As a former paratrooper, I have to say that ammo awareness was a definite priority for us. With that said, I think I would be tempted to take the cinematic route and not worry too much about the ammo if I was to run a DW campaign. But despite the temptation, I would never take that route for the simple reason that it encourages players to never think smart. With an unlimited resource, there is never a reason not to use maximum firepower and I don't find that to be realistic or desirable. Unless a scenario calls for limited ammo reserves, I don't think I would ever harass my players too much about their ammo...but they don't need to know that. I would prefer the choice of single shot, semi-auto and full-auto to actually have meaning, rather then just full-auto being the default choice.

On-topic: I don't see the power of the Devastator as being a problem. His killing potential is best realized when working as a part of the team. If you ever feel the guy with the HB is hogging all the glory, make sure your NPCs are using things like flanking attacks or melee assaults.

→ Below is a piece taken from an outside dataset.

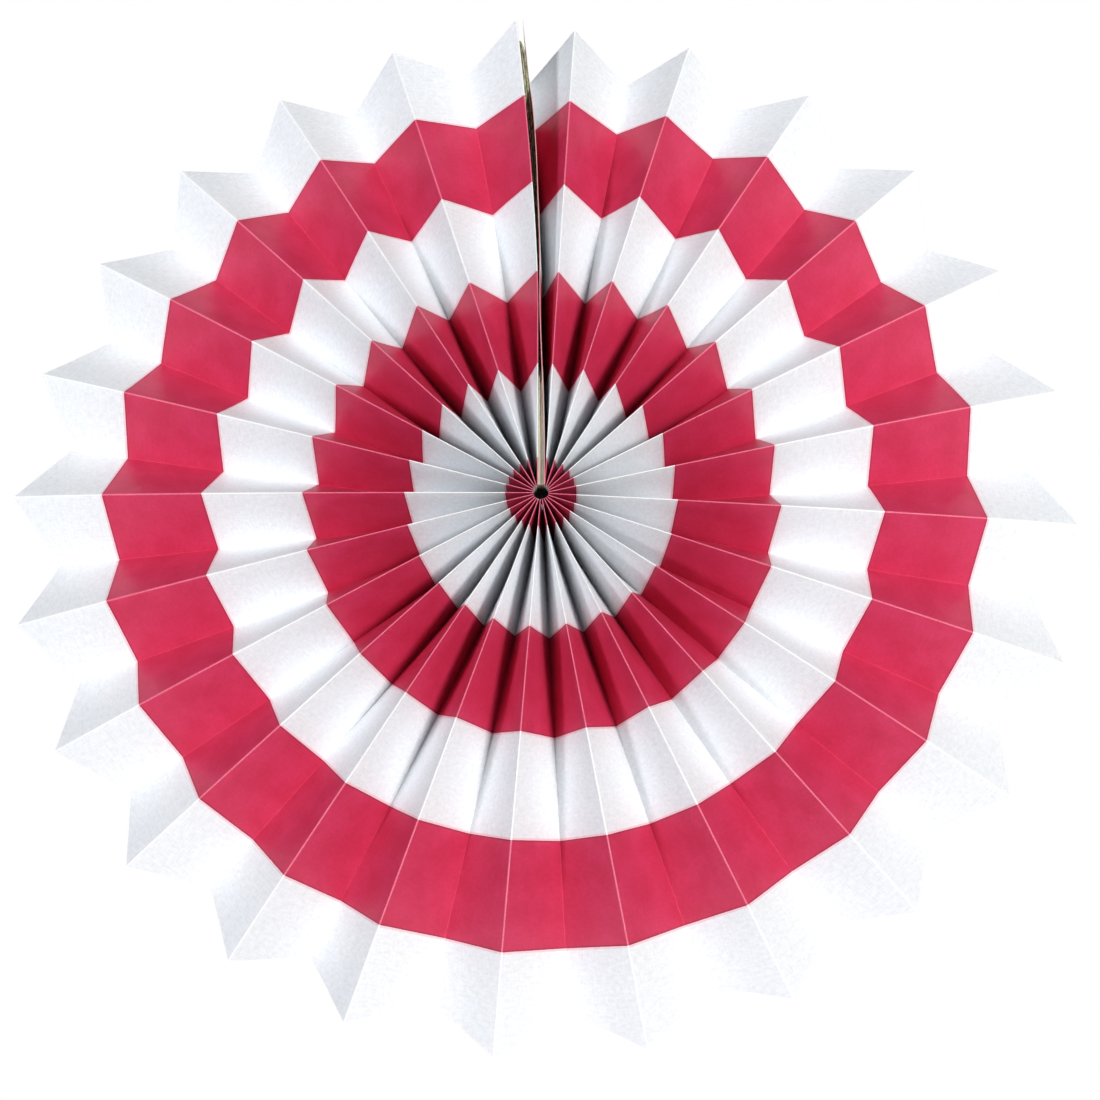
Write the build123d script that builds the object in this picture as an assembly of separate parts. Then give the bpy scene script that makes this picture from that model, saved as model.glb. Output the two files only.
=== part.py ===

That way you play up the teamwork aspect, and even when the Dev gets to chop down hordes of enemies, its due to a team effort.

Another common but often overlooked counter measure to heavy weapons is off-board artillery. A heavy weapon becomes much less effective when you force him to move from his most advantageous position, and is forced away from his line of fire (outright killing the Dev wouldn't be a lot of fun obviously). A Dev dodging mortar fire is a hell of a lot less dangerous. The same effect can be achieved by a few grenade launchers in the hands of enemies closer by.

Additionally, the use of smoke grenades or smoke shells from artillery is also often overlooked...but it has major value and is incredibly cheap and easy to obtain or create, and it really screws up lines of fire as well.